* begin *

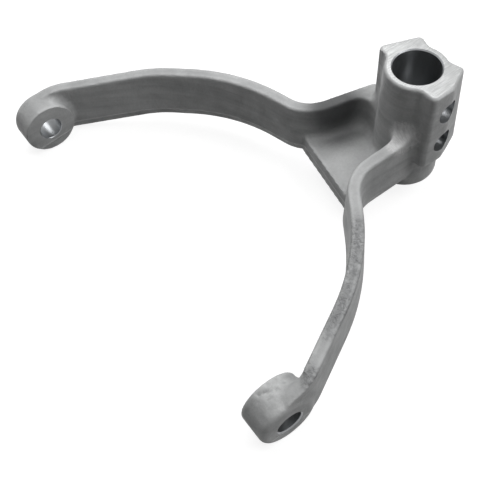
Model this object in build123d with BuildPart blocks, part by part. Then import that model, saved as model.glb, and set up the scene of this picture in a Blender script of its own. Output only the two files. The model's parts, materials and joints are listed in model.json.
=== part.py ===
from build123d import *
import os
from math import cos, radians, sin, sqrt, tan

# Transmission shift fork, one iron casting with machined bores. Millimetres.
# The origin is the mouth of the rail bore on the machined top face of the hub.
# +Z runs up the rail, the fork opens towards -X, and the pin bores lie along Y.

# Hub: a drafted barrel round the rail bore, with an ear on its front and one on its back
RAIL_R = 10.0
HUB_WALL = 3.2
HUB_FOOT = 7.3
HUB_DRAFT = 1.5
HUB_TOP_R = 1.0
HUB_UNDER_R = 3.0
BORE_CHAMFER = 0.5
EAR_LENGTH = 41.0
EAR_REACH = 18.4
EAR_END = 13.9
EAR_NOSE = 12.4
EAR_NOSE_DRAFT = 4.5
EAR_THROAT = (11.5, 4.0)
EAR_THROAT_R = 4.0
EAR_COVE_R = 5.0
EAR_COVE_END_R = 2.0
EAR_CORNER_R = 2.2
EAR_UNDER_R = 5.0
EAR_UNDER_REACH = 21.4
FRONT_EAR_START = -8.1
FRONT_EAR_PAD = 10.6
BACK_EAR_START = -4.7
BACK_EAR_PAD = 3.0

# Cross bolt holes through the front ear
CROSS_HOLE_R = 5.1
CROSS_HOLE_X = 2.0
CROSS_HOLE_DEPTHS = (12.8, 29.8)

# Canted plane of the fork's top edge: swing from -X towards +Y, side shift, drop and cant
FORK_SWING = 10.5
FORK_OFFSET = 5.0
FORK_DROP = 25.7
FORK_CANT = 6.3

# Arms: widths at the top, at the parting line and underneath, their depth,
# and the height of the parting line above their underside
ARM_TOP = 5.4
ARM_PARTING = 7.4
ARM_UNDER = 4.4
ARM_DEPTH = 26.0
FOOT_HEIGHT = 5.0
TOP_EDGE_R = 1.0
PARTING_EDGE_R = 3.0
UNDER_EDGE_R = 1.5

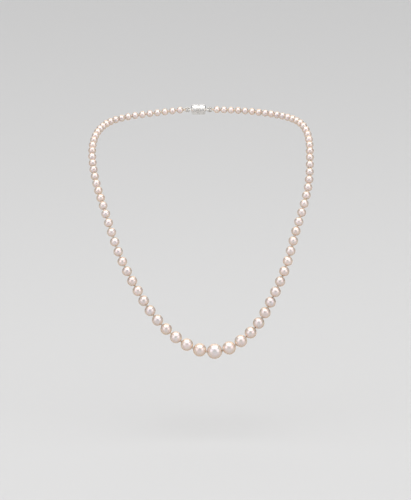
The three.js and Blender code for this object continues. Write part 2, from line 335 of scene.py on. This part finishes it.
def route_samples():
    """The Catmull-Rom curve through ROUTE, sampled evenly between its points."""
    points = [Vector(p) * MM for p in ROUTE]
    points = [points[0] * 2 - points[1], *points, points[-1] * 2 - points[-2]]
    samples = []
    for i in range(1, len(points) - 2):
        before, a, b, after = points[i - 1 : i + 3]
        out, into = (b - before) / 2, (after - a) / 2
        for k in range(SAMPLES_PER_POINT):
            t = k / SAMPLES_PER_POINT
            cubic = (a - b) * 2 + out + into
            square = (b - a) * 3 - out * 2 - into
            samples.append(((cubic * t + square) * t + out) * t + a)
    samples.append(points[-2].copy())
    return samples


def walk_knots(samples, spacings):
    """Knots stand a pearl and a knot space apart, measured straight, along the route."""
    knots = [samples[0].copy()]
    i = 0
    for spacing in spacings:
        start = knots[-1]
        while i < len(samples) - 2 and (samples[i + 1] - start).length < spacing:
            i += 1
        low, high = 0.0, 1.0
        for _ in range(40):
            middle = (low + high) / 2
            at = samples[i].lerp(samples[i + 1], middle)
            if (at - start).length < spacing:
                low = middle
            else:
                high = middle
        knots.append(at)
    return knots


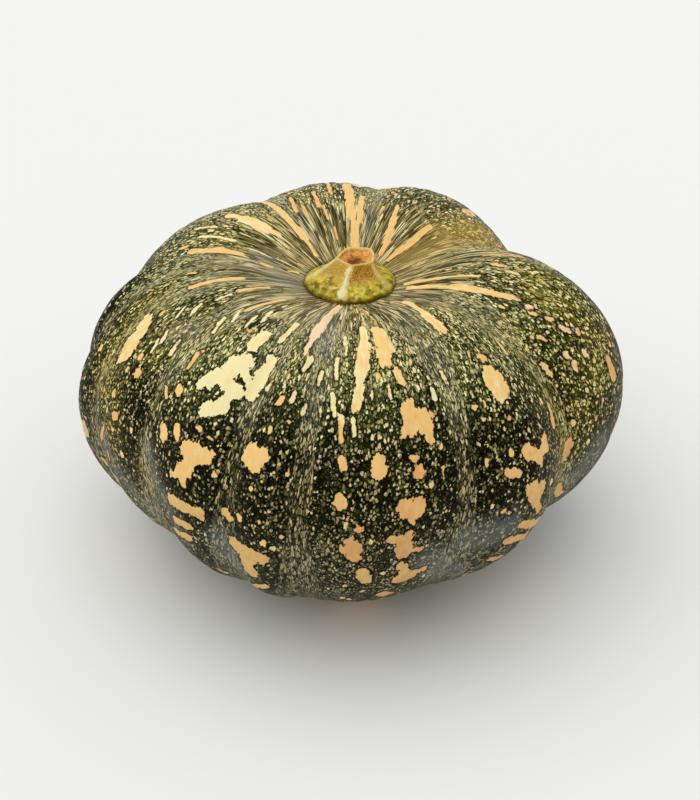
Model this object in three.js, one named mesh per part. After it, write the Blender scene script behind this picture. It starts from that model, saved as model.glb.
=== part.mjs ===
// A ribbed, flattened dark-green pumpkin with the stub of its cut stem, lying on its blossom end.
// Millimetres, +Z up, -Y is the front. The origin is on the surface it rests on, under the middle
// of its box. The fruit is one grown solid, and the stem is a second one seated in its dimple.

import * as THREE from 'three';

// The smooth body under the ribs: a flattened round, fuller below the equator than above it.
const equatorRadius = 121;
const upperHeight = 77.5;        // equator to crown, before the dimple is taken out
const lowerHeight = 83;      // equator to blossom end, before it is flattened
const planPower = 0.97;        // powers under 1 make the round squarer, over 1 more pointed
const upperPower = 1.03;
const lowerPower = 0.92;
const dimpleDepth = 28;        // the hollow round the stem
const dimpleRadius = 51;

// Ribs stand out along the smooth body's normal, and fade out round the stem and the blossom end.
const ribCrownPower = 1.6;     // 2 is a round arc across the rib, 1 a straight roof
const ribFadePower = 0.8;
const stemCalmRadius = 38;
const blossomCalmRadius = 60;
const creaseSoftness = 0.7;

// Furrows, going round from the front towards +X, each with the rib that follows it.
// angle and lean: degrees; lean is how far the furrow slants from equator to stem.
// depth: mm into the smooth body (negative where the furrow's own floor stands proud of it).
// rise: mm that the rib's crown stands above its furrows. topShare: how much more it rises on top.
const furrows = [
  { angle: 23, lean: 6, depth: -1.5, rise: 7.5, topShare: 0.8 },
  { angle: 56, lean: 0, depth: 4.5, rise: 19, topShare: 0.25 },
  { angle: 116, lean: 3, depth: 13, rise: 7, topShare: 0.8 },
  { angle: 168, lean: 3, depth: -4, rise: 6, topShare: -0.1 },
  { angle: 208, lean: 2, depth: -2, rise: 6, topShare: 0.15 },
  { angle: 258, lean: 2, depth: 1, rise: 5.5, topShare: 0.45 },
  { angle: 272, lean: -3, depth: -2.5, rise: 7, topShare: -0.7 },
  { angle: 289, lean: -6, depth: -3, rise: 2, topShare: 0.15 },
  { angle: 312, lean: -7, depth: 1, rise: 4.5, topShare: 0.3 },
  { angle: 335, lean: 2, depth: -3, rise: 5, topShare: 0.5 },
  { angle: 350, lean: 2, depth: -4.5, rise: 4.5, topShare: 0.7 },
];

// The blossom end: a small flat spot to rest on, with the blossom's scar in its middle.
const restLevel = -80.8;
const restTurn = 0.6;          // half the height over which the flat spot turns into the skin
const scarRadius = 8;
const scarDepth = 1.5;

// The stem's stub: a flared foot that follows the fruit, five ribs, a waist and a sunken cut face.
const seatGap = 0.35;
const cutOffset = new THREE.Vector2(3, 0.6);   // the cut face stands off the axis
const cutTilt = 0.07;                          // and rises towards the back
// Each rib of the stem. angle: degrees, from the front towards +X. reach: how far its foot spreads.
// waist: its distance from the middle of the cut face.
const stemRibs = [
  { angle: -12, reach: 20.2, waist: 9.5 },
  { angle: 60, reach: 22.4, waist: 9.9 },
  { angle: 132, reach: 20.4, waist: 10.8 },
  { angle: 204, reach: 17, waist: 9.6 },
  { angle: 276, reach: 21.4, waist: 9.5 },
];
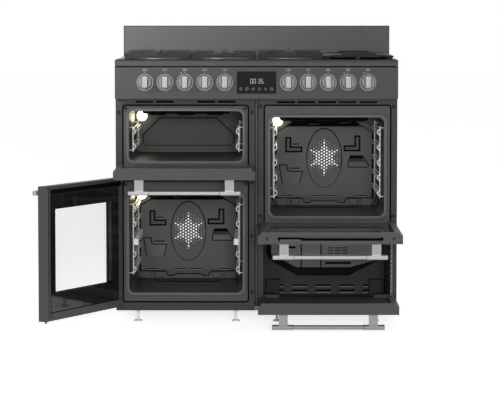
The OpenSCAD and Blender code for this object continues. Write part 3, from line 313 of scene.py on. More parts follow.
# Satin-anodised aluminium: bright and soft, its brush lines coarser than they are, to show
SATIN_ALUMINIUM = Finish(
    "satin_aluminium", "acacac", 0.36, metallic=0.8, grain_mm=0.8, stretch=(0.03, 1, 1),
    relief_mm=0.003, tint=0.04,
)
# The same near the floor, painted darker as a stand-in for the shade of the flap, where less of the
# room is mirrored
LOW_ALUMINIUM = replace(SATIN_ALUMINIUM, name="low_aluminium", colour="8e8e8e")
# The same on the brackets' faces, brushed upright and duller than the bars
BRACKET_ALUMINIUM = replace(
    SATIN_ALUMINIUM, name="bracket_aluminium", colour="929292", roughness=0.4,
    stretch=(1, 1, 0.03),
)
# Knob faces turned on a lathe and anodised: bright, even and soft
TURNED_ALUMINIUM = Finish(
    "turned_aluminium", "949494", 0.34, metallic=0.8, grain_mm=0.6, relief_mm=0.003, tint=0.04
)
# Knob rings, turned and left duller than the knobs
RING_ALUMINIUM = replace(
    TURNED_ALUMINIUM, name="ring_aluminium", colour="828282", roughness=0.36
)
# Knob discs, turned and left duller than the grips
DISC_ALUMINIUM = replace(
    TURNED_ALUMINIUM, name="disc_aluminium", colour="767676", roughness=0.4, tint=0.05
)
# Enamelled cast iron: black, matt, with the grain of the sand mould, paler on its ridges
CAST_IRON = Finish(
    "cast_iron", "191919", 0.6, grain_mm=0.9, relief_mm=0.06, tint=0.15, ior=1.4, wear=0.3
)
# The griddle's seasoned iron: darker than the pan supports
GRIDDLE_IRON = Finish(
    "griddle_iron", "0e0e0e", 0.55, grain_mm=0.9, relief_mm=0.05, tint=0.15, ior=1.4
)
# Black ceramic print behind toughened glass: sharp, dark reflections
BLACK_GLASS = Finish("black_glass", "181818", 0.06, spread=0.02, relief_mm=0.0, tint=0.02)
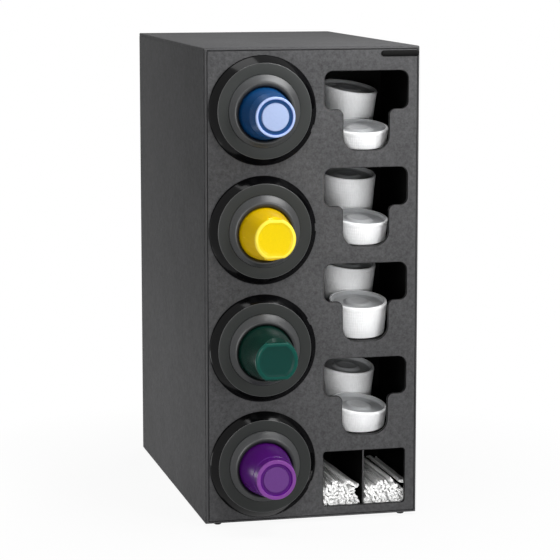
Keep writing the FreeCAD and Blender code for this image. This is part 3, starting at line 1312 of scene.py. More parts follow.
    def feet(self) -> Mould:
        """Four domed rubber bumpers, each in the middle of a CAD foot.

        Returns:
            The bumpers' mould.
        """
        low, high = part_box("rubber_feet")
        tall = high[2] - low[2]
        pad, wall = self.foot_radii
        corners = [(0, 0, 0), (pad, 0, 2.2 * MM), (wall, tall * 0.7, 2 * MM)]
        corners += [(wall, tall, 0), (0, tall, 0)]
        profile, _ = rounded(corners)
        mould = Mould("rubber_bumpers")
        for x in (low[0] + self.foot_inset, high[0] - self.foot_inset):
            for y in (low[1] + self.foot_inset, high[1] - self.foot_inset):
                mould.add([turned(profile, standing(x, y, low[2]), 40, closed=False)])
        return mould

    def build(self, look: Finishes) -> None:
        """Makes and places every sheet.

        Args:
            look: the materials.
        """
        # The face sheet's back and the inner walls take the near-black finish: painted shade.
        face, inner = [look.grained, look.cut_edge, look.inner], [look.inner, look.inner]
        settle(self.face_sheet().cast(face, 25.0), "root", "cabinet_sheet", *FACE)
        settle(self.edge_frame().cast([look.polished, look.polished], 25.0), "root", "cabinet_sheet")
        # The shell's inner faces take the near-black finish: painted shade.
        outside, inside = (0, 0, 1), (1, 0, 0)
        shell = [
            ("top_panel", Facing.UP, 1.6 * MM, "top_sheet", outside),
            ("left_side_panel", Facing.LEFT, 0.25 * MM, "left_sheet", outside),
            ("right_side_panel", Facing.LEFT, 0.25 * MM, "right_sheet", inside),
            ("bottom_panel", Facing.UP, 0.4 * MM, "floor_sheet", inside),
            ("rear_panel", Facing.FRONT, 0.4 * MM, "rear_sheet", inside),
        ]
        for node, facing, rim, name, finishes in shell:
            sheet = self.sheet(node, facing, rim, name, finishes).cast([look.grained, look.inner])
            settle(sheet, "root", "cabinet_sheet", node)
        walls = [
            ("partition_panel", Facing.LEFT, "partition_wall"),
            ("bay_back_panel", Facing.FRONT, "bay_back_wall"),
        ]
        for node, facing, name in walls:
            settle(self.sheet(node, facing, 0.4 * MM, name).cast(inner), "root", "inner_sheet", node)
        for shelf in map(Shelf, HEADS):
            settle(shelf.sheet().cast(inner), "root", "inner_sheet", shelf.node)
        divider = self.divider().cast([look.inner, look.divider])
        settle(divider, "root", "inner_sheet", "straw_divider")
        settle(self.feet().cast([look.foot]), "root", "foot_rubber", "rubber_feet")
        settle(self.badge().cast([look.badge, look.badge]), "root", "cabinet_sheet")


# The dispenser heads


def head_centre(number: int) -> tuple[float, float]:
    """The x and z of a tube's axis, the middle of its square flange."""
    low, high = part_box("tube_%d" % number)
    return (low[0] + high[0]) / 2, (low[2] + high[2]) / 2


class Base(Enum):
    """How a cup's closed end is shaped."""

    RINGED = "foot ring, groove and raised disc"
    FLATTED = "rounded edge with a flat and a finger recess above and below"


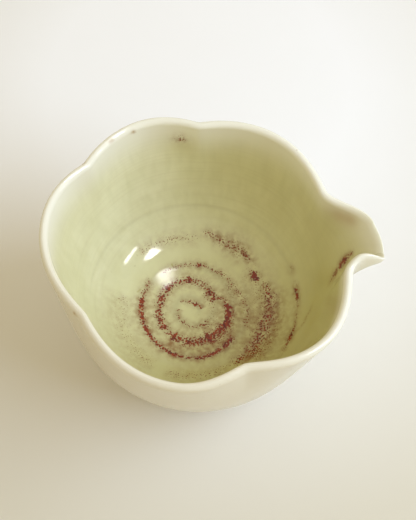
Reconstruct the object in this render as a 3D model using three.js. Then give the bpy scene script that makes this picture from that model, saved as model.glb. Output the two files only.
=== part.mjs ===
// Tea bowl with a lobed rim and a pouring lip: thrown on a wheel, pressed in at four places and pulled out
// at one, then glazed. Millimetres and degrees, +Z up, the foot stands on z = 0 and the lip points along +X.
import * as THREE from "three";

// Thrown outside of the clay, from the edge of the flat underside up to the rim
const bowlHeight = 73;
const rimRadius = 56.7;
const upperPullRadius = 51.6;
const upperPullHeight = 34;
const lowerPullRadius = 49;
const lowerPullHeight = 8.5;
const undersideRadius = 27;
const undersideHeight = 7.6;

// Thrown inside of the clay
const floorThickness = 4.5;
const floorPullRadius = 34;
const floorPullDrop = 0.4;
const cornerPullRadius = 49.3;
const cornerPullHeight = 16.5;
const floorEdgeRadius = 37;

// Rounded crest of the rim
const rimThickness = 2.9;
const crestRise = 1.9;

// Glazes
const rimGlaze = 0.3;
const wallGlaze = 0.45;
const pooledGlaze = 0.9;
const outerGlazeThickness = 0.4;
const outerGlazeEdge = 0.2;
const glazeLineRadius = 31;

// Foot ring and the glazed well inside it
const footContactRadius = 25.4;
const footFlare = 1.2;
const footWidth = 4.6;
const footBevel = 0.7;
const wellGlazeThickness = 0.4;
const wellGlazeMargin = 0.6;

// Presses of the rim: its shift out from the thrown circle at each one, where it is and how soft its bend is
const backPressShift = -2.4;
const backLeftPressShift = 0.3;
const frontLeftPressShift = -4.9;
const frontPressShift = -4.4;
const presses = [
  { angle: 90, shift: backPressShift, softness: 1.0 },
  { angle: 141, shift: backLeftPressShift, softness: 1.0 },
  { angle: 213.5, shift: frontLeftPressShift, softness: 1.3 },
  { angle: 289.5, shift: frontPressShift, softness: 1.3 },
];
const pressDepth = 48;
const pressFade = 1.6;

// Crowns of the lobes, where the rim swelled out between the presses, from the far side of the lip on
const backRightCrownShift = 1.1;
const backCrownShift = 3.3;
const leftCrownShift = 4.1;
const frontCrownShift = 0.7;
const frontRightCrownShift = 4.7;
const crowns = [
  { angle: 59, shift: backRightCrownShift },
  { angle: 116, shift: backCrownShift },
  { angle: 163, shift: leftCrownShift },
  { angle: 262, shift: frontCrownShift },
  { angle: 325, shift: frontRightCrownShift },
];

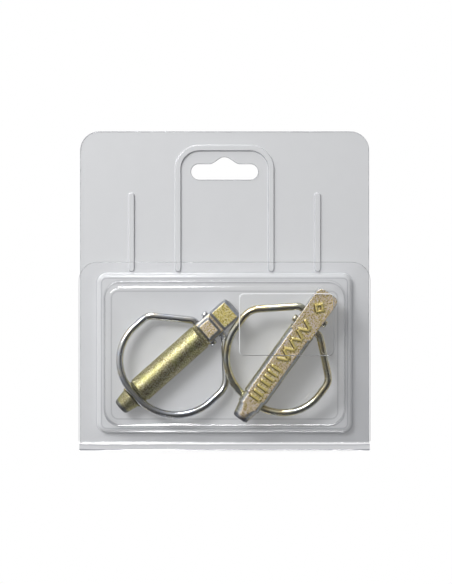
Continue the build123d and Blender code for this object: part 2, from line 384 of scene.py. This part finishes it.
def floor():
    """White to the camera, and nothing at all to light and reflections."""
    bm = bmesh.new()
    bmesh.ops.create_circle(bm, cap_ends=True, segments=96, radius=FLOOR_RADIUS)
    mesh = bpy.data.meshes.new("floor")
    bm.to_mesh(mesh)
    bm.free()
    obj = link_object("floor", mesh)
    obj.location = (0, 0, cad_box[0].z - FLOOR_DROP)
    material, graph = new_material("floor")
    graph.nodes.clear()
    paper = graph.add("ShaderNodeEmission", Color=WHITE)
    unlit = graph.nodes.new("ShaderNodeBsdfTransparent")
    surface = graph.camera_or_light(paper.outputs[0], unlit.outputs[0])
    graph.add("ShaderNodeOutputMaterial", Surface=surface)
    mesh.materials.append(material)


def lights():
    softbox("key", (-0.36, -0.56, 0.30), PACK_MIDDLE, size=(0.30, 0.24), power=3.1)
    softbox("top", (-0.085, -0.28, 0.52), (-0.03, 0, -0.08), (0.12, 0.30), 2.2, only_shine=True)
    # These two stay below the pack and behind the plane y = 0. Further forward, the pocket's flat
    # face mirrors them into the views from above.
    only = {"only_shine": True, "only_sheets": True}
    softbox("low", (-0.045, 0.035, -0.30), (-0.035, -0.02, -0.112), (0.026, 0.20), 0.4, **only)
    softbox("low_wide", (0.04, 0.05, -0.30), (0.02, -0.02, -0.09), (0.2, 0.04), 0.5, **only)
    softbox("broad_top", (0.10, -0.16, 0.7), PACK_MIDDLE, size=(0.7, 0.3), power=0.35)
    softbox("right_fill", (0.6, -0.35, -0.05), PACK_MIDDLE, size=(0.3, 0.4), power=0.15)


camera()
studio_world()
floor()
scene.view_settings.view_transform = "Standard"
lights()


# ---- materials ---------------------------------------------------------------------------------
def sheet_body(graph, place, facing, tint, edge_on_tint_and_line_shade, haze, line):
    """See-through plastic with some milk in it. It darkens edge-on, with painted shade and painted
    highlights on its bend lines.
    """
    line_shade_and_glint = graph.painted("line_shade_and_glint")
    # Painted line shade: the line value darkens the tint and the milk towards the edge-on colour.
    painted_line_shade = graph.maths("MULTIPLY", line_shade_and_glint, line)
    edge_on = graph.maths("POWER", facing, 4.0)
    colour = graph.mix(painted_line_shade, graph.mix(edge_on, tint, edge_on_tint_and_line_shade), edge_on_tint_and_line_shade)
    through = graph.add("ShaderNodeBsdfTransparent", Color=colour)
    milk = graph.add("ShaderNodeBsdfDiffuse", Color=graph.mix(painted_line_shade, MILK, MILK_IN_PAINTED_LINE_SHADE))
    cloud = graph.noise(place, Scale=22.0, Detail=3.0)
    cloudy = graph.spread(cloud, 0.0, 1.0, haze * 0.85, haze * 1.15)
    # Painted highlight: a line value below zero adds milk.
    painted_glint = graph.maths("MULTIPLY", line_shade_and_glint, -1.0, clamp=True)
    milkiness = graph.maths("ADD", cloudy, painted_glint, clamp=True)
    return graph.mix_shaders(milkiness, through.outputs[0], milk.outputs[0])


def clear_sheet(name, tint, edge_on_tint_and_line_shade, haze, line):
    """Thin clear sheet, glossy on a rippled face.

    A vertex value paints bend lines: painted shade above 0, a painted milky highlight below. The gloss
    rises towards grazing views by a curve that is the same on both sides of the sheet, which Fresnel is not.
    """
    material, graph = new_material(name)
    graph.nodes.clear()
    place = graph.nodes.new("ShaderNodeTexCoord").outputs["Object"]
    facing = graph.add("ShaderNodeLayerWeight", Blend=0.5).outputs["Facing"]
    body = sheet_body(graph, place, facing, tint, edge_on_tint_and_line_shade, haze, line)
    ripple = graph.noise(place, Scale=95.0, Detail=2.0, Roughness=0.45)
    bump = graph.add("ShaderNodeBump", Strength=0.15, Distance=0.0004, Height=ripple)
    gloss = graph.add("ShaderNodeBsdfAnisotropic", Roughness=0.16, Color=WHITE, Normal=bump.outputs[0])
    grazing = graph.maths("POWER", facing, 5.0)
    mirror = graph.maths("MULTIPLY_ADD", grazing, 0.75, 0.048, clamp=True)
    surface = graph.mix_shaders(mirror, body, gloss.outputs[0])
    graph.add("ShaderNodeOutputMaterial", Surface=surface)
    return material


def painted_strokes(graph, plate, gold):
    """The plate with its raised strokes: gold sides, a dark side below and a bright top."""
    stroke = graph.painted("stroke")
    shade = graph.painted("stroke_shade")
    plate = graph.mix(graph.spread(stroke, 1.1, 0.2, to_high=0.85), plate, gold)
    plate = graph.mix(graph.spread(shade, 0.12, -0.08, to_high=0.95), plate, STROKE_SHADE)
    return graph.mix(graph.spread(stroke, 0.02, -0.12, to_high=0.9), plate, STROKE_TOP)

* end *

**Work to do**
Check each line of the entries above, and show every one holding the word "continues".

**Complete response**
The three.js and Blender code for this object continues. Write part 2, from line 335 of scene.py on. This part finishes it.
The OpenSCAD and Blender code for this object continues. Write part 3, from line 313 of scene.py on. More parts follow.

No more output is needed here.